The Wall Street Journal reports the details of an International Data Corp. survey showing that 58 percent of companies plan to use “Web-based, on-demand computing services” for more than two applications, up from 24 percent 14 months earlier.

In response, Amazon and Microsoft and others are seeking new revenues by easing that transition. Amazon is launching the AWS Database Migration Service and Microsoft said SQL Server 2016, its next version of the database program, would include technology to help customers transfer data to Microsoft’s Azure cloud service. Oracle has also said it would help customers migrate to its cloud services.

Moving all that data is an arduous process, says Gartner analyst Lydia Leong, who reports that companies with $100+ million annual revenue can take up to two years to migrate their databases. AWS vice president Adam Selipsky reports that more than 1,000 databases from “many hundreds” of companies have availed themselves of an early version of Amazon’s Database Migration Service.

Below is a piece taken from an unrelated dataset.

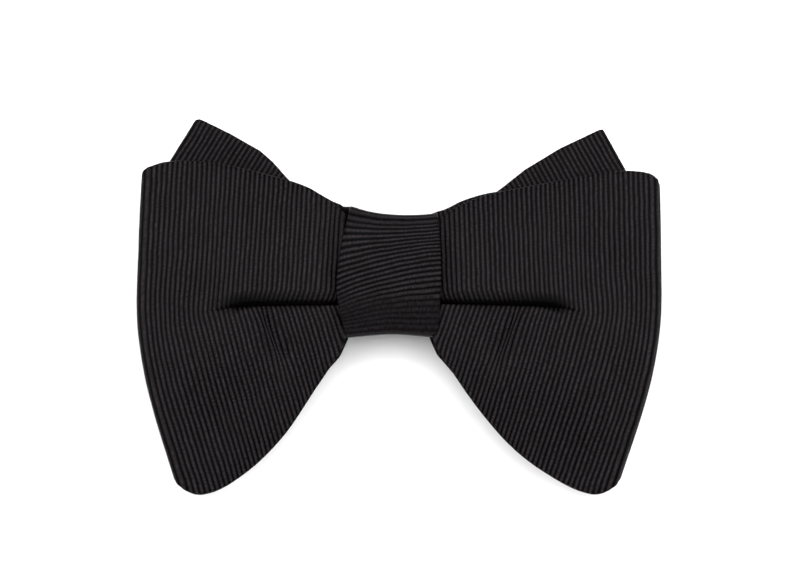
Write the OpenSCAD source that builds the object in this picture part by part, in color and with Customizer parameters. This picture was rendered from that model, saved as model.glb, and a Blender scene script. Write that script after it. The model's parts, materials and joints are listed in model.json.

Some companies are moving in the opposite direction, taking their databases off AWS and creating their own networks. That’s what Dropbox did recently. According to Wired, “over the last two-and-a-half years, Dropbox built its own vast computer network and shifted its service onto a new breed of machines designed by its own engineers,” with software written in a new programming language and built by its own programmers.

Citing Forrester Research’s data that, by 2020, cloud computing will be a $191 billion market, Wired emphasizes just how important the cloud is becoming. Although many will rely on third party cloud providers, the bigger players, says Dropbox chief operating officer Dennis Woodside, might get “substantial economic value” by creating their own solutions.